» Task to complete:
For the listing that follows, give again exactly the lines from the one with "const ENDS = [['front', -1], ['rear', 1]];" to the one with "before = set(bpy.data.objects)", including both.

______

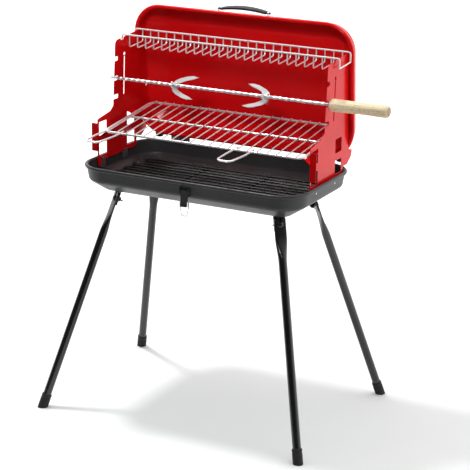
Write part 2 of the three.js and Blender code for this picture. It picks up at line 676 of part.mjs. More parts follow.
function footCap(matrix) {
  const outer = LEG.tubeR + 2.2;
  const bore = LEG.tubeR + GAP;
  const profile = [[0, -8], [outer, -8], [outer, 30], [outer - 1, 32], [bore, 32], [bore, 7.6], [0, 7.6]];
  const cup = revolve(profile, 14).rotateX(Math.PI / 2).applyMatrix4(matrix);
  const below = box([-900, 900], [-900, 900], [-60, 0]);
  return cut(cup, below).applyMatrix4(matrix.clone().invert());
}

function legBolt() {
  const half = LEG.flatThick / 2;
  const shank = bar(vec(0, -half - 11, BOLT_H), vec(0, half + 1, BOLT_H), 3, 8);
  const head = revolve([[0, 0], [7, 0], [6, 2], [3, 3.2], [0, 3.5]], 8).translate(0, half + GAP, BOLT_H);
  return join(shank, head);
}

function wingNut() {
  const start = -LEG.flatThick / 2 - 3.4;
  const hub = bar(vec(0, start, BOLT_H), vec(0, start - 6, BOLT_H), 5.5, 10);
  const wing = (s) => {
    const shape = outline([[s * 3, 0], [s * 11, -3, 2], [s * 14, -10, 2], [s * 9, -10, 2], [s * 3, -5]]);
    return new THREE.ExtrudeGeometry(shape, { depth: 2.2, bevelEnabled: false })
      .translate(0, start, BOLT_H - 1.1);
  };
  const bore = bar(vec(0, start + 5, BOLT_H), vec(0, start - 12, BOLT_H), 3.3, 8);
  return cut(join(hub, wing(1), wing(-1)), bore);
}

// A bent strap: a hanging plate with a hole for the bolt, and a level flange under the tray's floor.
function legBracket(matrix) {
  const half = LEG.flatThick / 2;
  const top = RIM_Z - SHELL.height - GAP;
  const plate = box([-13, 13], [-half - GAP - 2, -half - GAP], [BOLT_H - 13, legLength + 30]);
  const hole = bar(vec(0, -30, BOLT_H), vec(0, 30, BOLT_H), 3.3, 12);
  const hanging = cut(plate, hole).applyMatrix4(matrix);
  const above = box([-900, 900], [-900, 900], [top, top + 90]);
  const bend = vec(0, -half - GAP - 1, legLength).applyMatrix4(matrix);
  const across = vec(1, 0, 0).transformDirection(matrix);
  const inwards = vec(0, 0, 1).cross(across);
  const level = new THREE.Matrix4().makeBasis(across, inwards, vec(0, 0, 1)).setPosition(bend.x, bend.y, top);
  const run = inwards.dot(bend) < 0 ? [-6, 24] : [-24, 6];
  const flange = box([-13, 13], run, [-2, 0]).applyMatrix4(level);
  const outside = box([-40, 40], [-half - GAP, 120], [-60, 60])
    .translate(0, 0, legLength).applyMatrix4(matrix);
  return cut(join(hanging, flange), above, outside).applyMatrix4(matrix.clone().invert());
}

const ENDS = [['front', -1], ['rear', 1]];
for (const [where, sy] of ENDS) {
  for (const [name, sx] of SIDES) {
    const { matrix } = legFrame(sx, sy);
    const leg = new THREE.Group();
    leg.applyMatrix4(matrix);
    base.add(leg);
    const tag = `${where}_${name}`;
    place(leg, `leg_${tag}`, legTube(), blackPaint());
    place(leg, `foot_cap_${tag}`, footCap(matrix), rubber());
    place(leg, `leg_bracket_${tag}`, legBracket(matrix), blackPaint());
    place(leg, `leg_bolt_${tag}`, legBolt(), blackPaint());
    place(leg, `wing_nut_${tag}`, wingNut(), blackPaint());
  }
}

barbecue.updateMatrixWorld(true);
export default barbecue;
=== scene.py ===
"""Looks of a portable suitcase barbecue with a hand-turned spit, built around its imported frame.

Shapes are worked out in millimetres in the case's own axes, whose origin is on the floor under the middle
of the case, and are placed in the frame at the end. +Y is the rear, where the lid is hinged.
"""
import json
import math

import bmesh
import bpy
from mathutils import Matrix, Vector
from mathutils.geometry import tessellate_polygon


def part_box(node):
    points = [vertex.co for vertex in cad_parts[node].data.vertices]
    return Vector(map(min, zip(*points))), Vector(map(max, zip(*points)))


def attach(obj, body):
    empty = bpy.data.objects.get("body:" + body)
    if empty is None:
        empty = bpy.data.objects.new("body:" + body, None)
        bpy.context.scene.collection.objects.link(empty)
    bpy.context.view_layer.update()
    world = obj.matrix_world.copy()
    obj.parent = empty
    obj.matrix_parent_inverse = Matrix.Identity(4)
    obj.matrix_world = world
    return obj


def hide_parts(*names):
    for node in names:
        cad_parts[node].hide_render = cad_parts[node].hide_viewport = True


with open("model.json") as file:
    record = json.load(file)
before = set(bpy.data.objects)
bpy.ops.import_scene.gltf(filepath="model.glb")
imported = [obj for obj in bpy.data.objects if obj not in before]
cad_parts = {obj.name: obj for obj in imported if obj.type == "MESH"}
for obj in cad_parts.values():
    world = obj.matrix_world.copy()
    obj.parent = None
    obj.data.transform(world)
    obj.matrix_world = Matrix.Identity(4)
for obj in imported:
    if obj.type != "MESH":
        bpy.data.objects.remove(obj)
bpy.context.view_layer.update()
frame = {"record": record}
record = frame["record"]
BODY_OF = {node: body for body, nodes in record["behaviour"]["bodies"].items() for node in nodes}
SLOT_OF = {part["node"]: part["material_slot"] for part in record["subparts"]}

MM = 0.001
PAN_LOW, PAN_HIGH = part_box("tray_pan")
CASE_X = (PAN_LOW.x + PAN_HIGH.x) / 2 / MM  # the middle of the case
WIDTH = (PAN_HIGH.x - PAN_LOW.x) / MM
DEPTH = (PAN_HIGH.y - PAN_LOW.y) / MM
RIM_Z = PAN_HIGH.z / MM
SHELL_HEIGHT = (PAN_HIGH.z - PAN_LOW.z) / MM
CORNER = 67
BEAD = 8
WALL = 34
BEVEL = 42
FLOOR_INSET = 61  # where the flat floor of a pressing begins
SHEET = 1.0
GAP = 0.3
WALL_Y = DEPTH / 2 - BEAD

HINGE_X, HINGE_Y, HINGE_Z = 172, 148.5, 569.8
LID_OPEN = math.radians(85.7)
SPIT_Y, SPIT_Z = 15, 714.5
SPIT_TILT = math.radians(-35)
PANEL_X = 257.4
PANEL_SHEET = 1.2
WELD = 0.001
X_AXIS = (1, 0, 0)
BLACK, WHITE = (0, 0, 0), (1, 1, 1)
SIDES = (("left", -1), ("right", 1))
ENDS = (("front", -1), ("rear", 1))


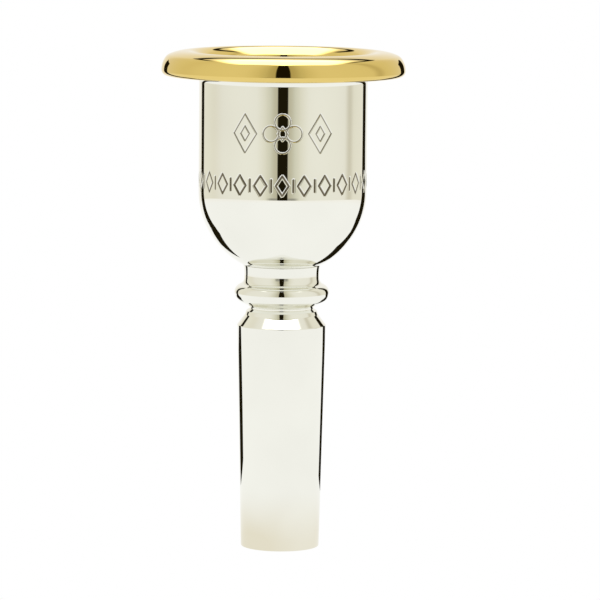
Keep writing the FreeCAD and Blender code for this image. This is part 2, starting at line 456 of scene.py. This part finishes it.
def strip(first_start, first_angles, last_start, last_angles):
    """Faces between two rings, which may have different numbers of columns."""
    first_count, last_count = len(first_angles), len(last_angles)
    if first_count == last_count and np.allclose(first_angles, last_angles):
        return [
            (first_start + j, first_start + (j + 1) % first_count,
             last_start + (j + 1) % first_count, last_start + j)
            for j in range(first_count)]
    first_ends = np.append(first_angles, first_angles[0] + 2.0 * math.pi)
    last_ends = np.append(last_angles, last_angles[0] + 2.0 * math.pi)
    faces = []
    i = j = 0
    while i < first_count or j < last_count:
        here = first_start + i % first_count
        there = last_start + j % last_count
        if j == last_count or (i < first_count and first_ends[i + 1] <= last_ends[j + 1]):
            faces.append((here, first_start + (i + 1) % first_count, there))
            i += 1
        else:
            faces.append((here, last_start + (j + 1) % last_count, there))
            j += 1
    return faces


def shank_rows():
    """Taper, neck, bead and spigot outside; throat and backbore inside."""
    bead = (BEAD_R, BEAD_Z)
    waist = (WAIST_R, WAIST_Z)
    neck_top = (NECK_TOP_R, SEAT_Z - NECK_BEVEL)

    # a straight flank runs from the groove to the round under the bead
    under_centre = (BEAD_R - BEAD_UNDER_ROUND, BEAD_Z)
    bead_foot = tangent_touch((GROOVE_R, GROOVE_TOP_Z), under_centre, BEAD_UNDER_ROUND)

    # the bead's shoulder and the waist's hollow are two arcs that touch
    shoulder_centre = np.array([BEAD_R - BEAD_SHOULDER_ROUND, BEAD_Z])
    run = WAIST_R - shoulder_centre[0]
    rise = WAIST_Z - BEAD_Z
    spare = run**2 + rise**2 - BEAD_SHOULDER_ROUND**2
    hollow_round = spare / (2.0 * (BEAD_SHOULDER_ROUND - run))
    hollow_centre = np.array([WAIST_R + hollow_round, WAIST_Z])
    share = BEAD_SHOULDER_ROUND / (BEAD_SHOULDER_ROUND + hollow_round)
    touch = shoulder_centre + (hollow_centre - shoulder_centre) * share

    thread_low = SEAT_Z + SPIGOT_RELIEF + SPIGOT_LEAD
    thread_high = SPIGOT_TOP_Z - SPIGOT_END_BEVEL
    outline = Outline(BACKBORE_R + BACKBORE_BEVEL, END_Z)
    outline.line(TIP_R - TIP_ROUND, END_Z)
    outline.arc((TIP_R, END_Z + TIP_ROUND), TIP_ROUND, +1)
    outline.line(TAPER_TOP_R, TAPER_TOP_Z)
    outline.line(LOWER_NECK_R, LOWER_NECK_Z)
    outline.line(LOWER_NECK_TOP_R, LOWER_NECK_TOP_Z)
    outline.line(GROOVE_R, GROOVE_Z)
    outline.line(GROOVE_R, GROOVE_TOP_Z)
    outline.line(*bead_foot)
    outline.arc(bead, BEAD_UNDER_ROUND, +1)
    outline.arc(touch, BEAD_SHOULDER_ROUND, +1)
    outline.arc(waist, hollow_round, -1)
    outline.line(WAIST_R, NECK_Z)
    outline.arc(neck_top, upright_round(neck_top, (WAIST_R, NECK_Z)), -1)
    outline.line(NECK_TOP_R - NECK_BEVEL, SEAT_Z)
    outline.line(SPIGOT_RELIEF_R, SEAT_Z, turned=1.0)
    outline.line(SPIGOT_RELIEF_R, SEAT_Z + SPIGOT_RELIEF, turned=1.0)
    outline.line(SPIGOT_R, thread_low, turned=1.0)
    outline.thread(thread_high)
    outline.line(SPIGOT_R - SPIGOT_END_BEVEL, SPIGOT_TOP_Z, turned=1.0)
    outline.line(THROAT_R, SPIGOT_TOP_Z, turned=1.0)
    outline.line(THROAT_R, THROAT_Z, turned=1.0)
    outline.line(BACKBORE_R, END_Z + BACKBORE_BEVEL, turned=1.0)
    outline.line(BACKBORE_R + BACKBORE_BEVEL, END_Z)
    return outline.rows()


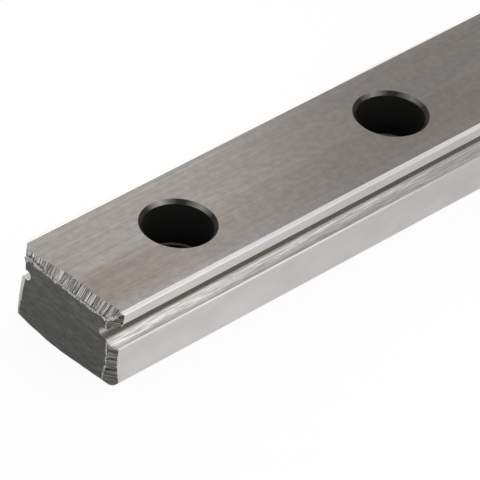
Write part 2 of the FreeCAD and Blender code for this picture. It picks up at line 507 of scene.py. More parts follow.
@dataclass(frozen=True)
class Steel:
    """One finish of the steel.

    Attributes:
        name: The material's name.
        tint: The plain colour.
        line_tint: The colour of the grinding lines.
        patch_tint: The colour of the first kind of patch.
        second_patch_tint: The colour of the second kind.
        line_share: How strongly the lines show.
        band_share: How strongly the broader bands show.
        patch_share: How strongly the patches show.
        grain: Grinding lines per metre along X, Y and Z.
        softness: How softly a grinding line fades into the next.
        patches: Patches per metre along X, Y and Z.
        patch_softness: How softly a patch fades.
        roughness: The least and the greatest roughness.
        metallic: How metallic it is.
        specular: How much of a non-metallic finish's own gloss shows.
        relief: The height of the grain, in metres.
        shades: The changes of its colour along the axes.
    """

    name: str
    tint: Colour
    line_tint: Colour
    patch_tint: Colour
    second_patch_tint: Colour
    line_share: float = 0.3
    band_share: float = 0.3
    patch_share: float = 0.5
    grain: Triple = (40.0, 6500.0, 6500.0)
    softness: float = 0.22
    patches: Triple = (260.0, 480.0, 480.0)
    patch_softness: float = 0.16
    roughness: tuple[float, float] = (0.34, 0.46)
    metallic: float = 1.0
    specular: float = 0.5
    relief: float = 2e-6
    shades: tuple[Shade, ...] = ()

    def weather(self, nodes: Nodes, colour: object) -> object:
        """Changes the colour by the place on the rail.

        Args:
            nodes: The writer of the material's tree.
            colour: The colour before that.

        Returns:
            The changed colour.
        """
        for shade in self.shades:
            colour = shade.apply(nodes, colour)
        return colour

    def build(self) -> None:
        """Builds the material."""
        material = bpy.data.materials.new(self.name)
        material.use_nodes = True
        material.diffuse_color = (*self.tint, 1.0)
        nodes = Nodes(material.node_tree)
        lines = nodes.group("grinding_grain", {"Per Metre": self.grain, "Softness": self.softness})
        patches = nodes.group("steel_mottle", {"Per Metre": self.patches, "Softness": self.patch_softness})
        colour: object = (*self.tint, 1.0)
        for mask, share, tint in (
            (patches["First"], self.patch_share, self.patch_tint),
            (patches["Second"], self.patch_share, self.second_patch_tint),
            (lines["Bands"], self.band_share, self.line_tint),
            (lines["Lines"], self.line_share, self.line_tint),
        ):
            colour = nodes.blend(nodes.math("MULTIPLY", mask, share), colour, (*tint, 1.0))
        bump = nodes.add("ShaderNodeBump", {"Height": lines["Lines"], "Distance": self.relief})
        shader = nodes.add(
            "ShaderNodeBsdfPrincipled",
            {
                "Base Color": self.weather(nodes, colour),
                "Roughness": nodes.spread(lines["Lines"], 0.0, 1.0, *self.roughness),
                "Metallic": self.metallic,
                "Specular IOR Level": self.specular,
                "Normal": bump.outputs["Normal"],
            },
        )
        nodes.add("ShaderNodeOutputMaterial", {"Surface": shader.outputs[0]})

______

» Answer for this exercise:
const ENDS = [['front', -1], ['rear', 1]];
for (const [where, sy] of ENDS) {
  for (const [name, sx] of SIDES) {
    const { matrix } = legFrame(sx, sy);
    const leg = new THREE.Group();
    leg.applyMatrix4(matrix);
    base.add(leg);
    const tag = `${where}_${name}`;
    place(leg, `leg_${tag}`, legTube(), blackPaint());
    place(leg, `foot_cap_${tag}`, footCap(matrix), rubber());
    place(leg, `leg_bracket_${tag}`, legBracket(matrix), blackPaint());
    place(leg, `leg_bolt_${tag}`, legBolt(), blackPaint());
    place(leg, `wing_nut_${tag}`, wingNut(), blackPaint());
  }
}

barbecue.updateMatrixWorld(true);
export default barbecue;
=== scene.py ===
"""Looks of a portable suitcase barbecue with a hand-turned spit, built around its imported frame.

Shapes are worked out in millimetres in the case's own axes, whose origin is on the floor under the middle
of the case, and are placed in the frame at the end. +Y is the rear, where the lid is hinged.
"""
import json
import math

import bmesh
import bpy
from mathutils import Matrix, Vector
from mathutils.geometry import tessellate_polygon


def part_box(node):
    points = [vertex.co for vertex in cad_parts[node].data.vertices]
    return Vector(map(min, zip(*points))), Vector(map(max, zip(*points)))


def attach(obj, body):
    empty = bpy.data.objects.get("body:" + body)
    if empty is None:
        empty = bpy.data.objects.new("body:" + body, None)
        bpy.context.scene.collection.objects.link(empty)
    bpy.context.view_layer.update()
    world = obj.matrix_world.copy()
    obj.parent = empty
    obj.matrix_parent_inverse = Matrix.Identity(4)
    obj.matrix_world = world
    return obj


def hide_parts(*names):
    for node in names:
        cad_parts[node].hide_render = cad_parts[node].hide_viewport = True


with open("model.json") as file:
    record = json.load(file)
before = set(bpy.data.objects)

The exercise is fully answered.